SALMO 4
1 Ao Mestre do Coro. Para instrumentos de corda. De Davi
2 Quando grito por ti, responde-me, Deus, minha justiça,
livra-me da angústia, tem piedade, escuta a minha prece!
3 “Até quando, filhos do homem, manchareis a minha glória,
adorando nulidades e procurando a ilusão?”
selah
4 Sabei que Javé realiza prodígios para o seu fiel,
pois Javé escuta, quando grito por Ele.
5 Tremei e não pecai;
Ef 4,26
já deitados, examinai vossa consciência,
e descansai tranqüilos.
selah
6 Sacrificai o que é justo oferecer,
Sl 51,21
cheios de confiança em Javé.
7 Muitos dizem: “Quem nos mostrará a felicidade?”
Brilhe sobre nós, Javé, a luz do teu rosto!
Nm 6,25
8 Puseste em meu coração mais alegria
do que nos dias de pão e de vinho fartos.
9 Em paz me deito, e logo me adormeço.
Sl 3,6
Só tu, Javé, me fazes repousar confiante.
SALMO 4
Este Salmo é uma deliciosa melodia noturna do Saltério (um noturno sálmico). O orante é um testemunho privilegiado do amor de Deus e sua mensagem confiante passa intacta, mesmo através do frio e da obscuridade da noite. O comentário ideal, possivelmente, é o da prece vespertina da liturgia da sinagoga: “É um dom de tua santa vontade, ó Senhor, que eu possa deitar-me em paz e acordar assim também. Faz com que meu sono não seja aterrorizado por pesadelos ou visões impuras. Faz com que o meu repouso seja o da inocência…”

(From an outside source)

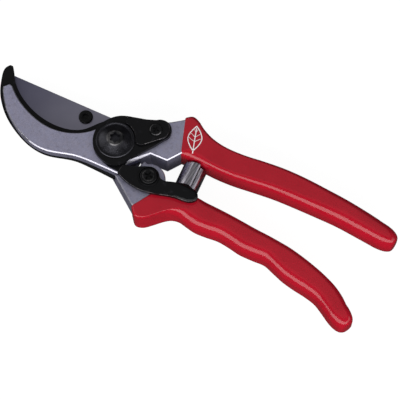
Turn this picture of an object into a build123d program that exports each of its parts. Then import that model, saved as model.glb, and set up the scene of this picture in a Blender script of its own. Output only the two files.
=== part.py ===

Uma introdução estereotipada (v. 2) procura provocar a escuta de Deus. O original hebraico é sugestivo quando descreve “a libertação da angústia”: o que supõem uma imagem familiar aos nômades do deserto: espaços abertos, opostos ao círculo constrangedor da angústia. Deus escancara diante do seu fiel os horizontes luminosos e ilimitados. Por isto, a mensagem central do Salmo (vv. 3-7) contém um vigoroso apelo à confiança em Deus, vencendo todas as tentações de fuga. Existe, de fato, o risco de sermos embriagados pelo “nada” e pelas “ilusões”, dois termos que, no Antigo Testamento, indicam o ídolo, a figura dos objetos adorados, a morte oculta nos deuses vãos e ilusórios.
Existe ainda o risco da consciência obscurecida pelo mal. Por isto, nos difíceis versículos de 5 a 7 o poeta convida os seus interlocutores a “examinar a consciência” no segredo da noite, quando se está na calma e no silêncio. Só assim nasce a verdadeira religiosidade, tecida de fé autêntica e de um culto segundo a justiça (v. 7).
Fica no ar, então, esta pergunta: “Quem nos mostrará a felicidade?”. O fiel quer dar uma resposta a esta perene pergunta que brota da humanidade: só a luz da face de Deus é fonte de nossa alegria.
É assim que a lírica se fecha com um pequeno quadro, quase auto-biográfico, de grande paz, figurado através da simbologia clássica agrícola do trigo e do vinho (v. 8), os produtos nacionais, com a azeitona, da terra de Israel. No centro da cena vemos o justo, adormecido em paz. Sua vida, serena e feliz, está nas mãos de Deus.
O poeta cristão, Paul Claudel, parafraseando este Salmo, escrevia: “Está em mim esta paz que vai de encontro ao sono. Está em mim um tesouro de esperança que tu me deste.”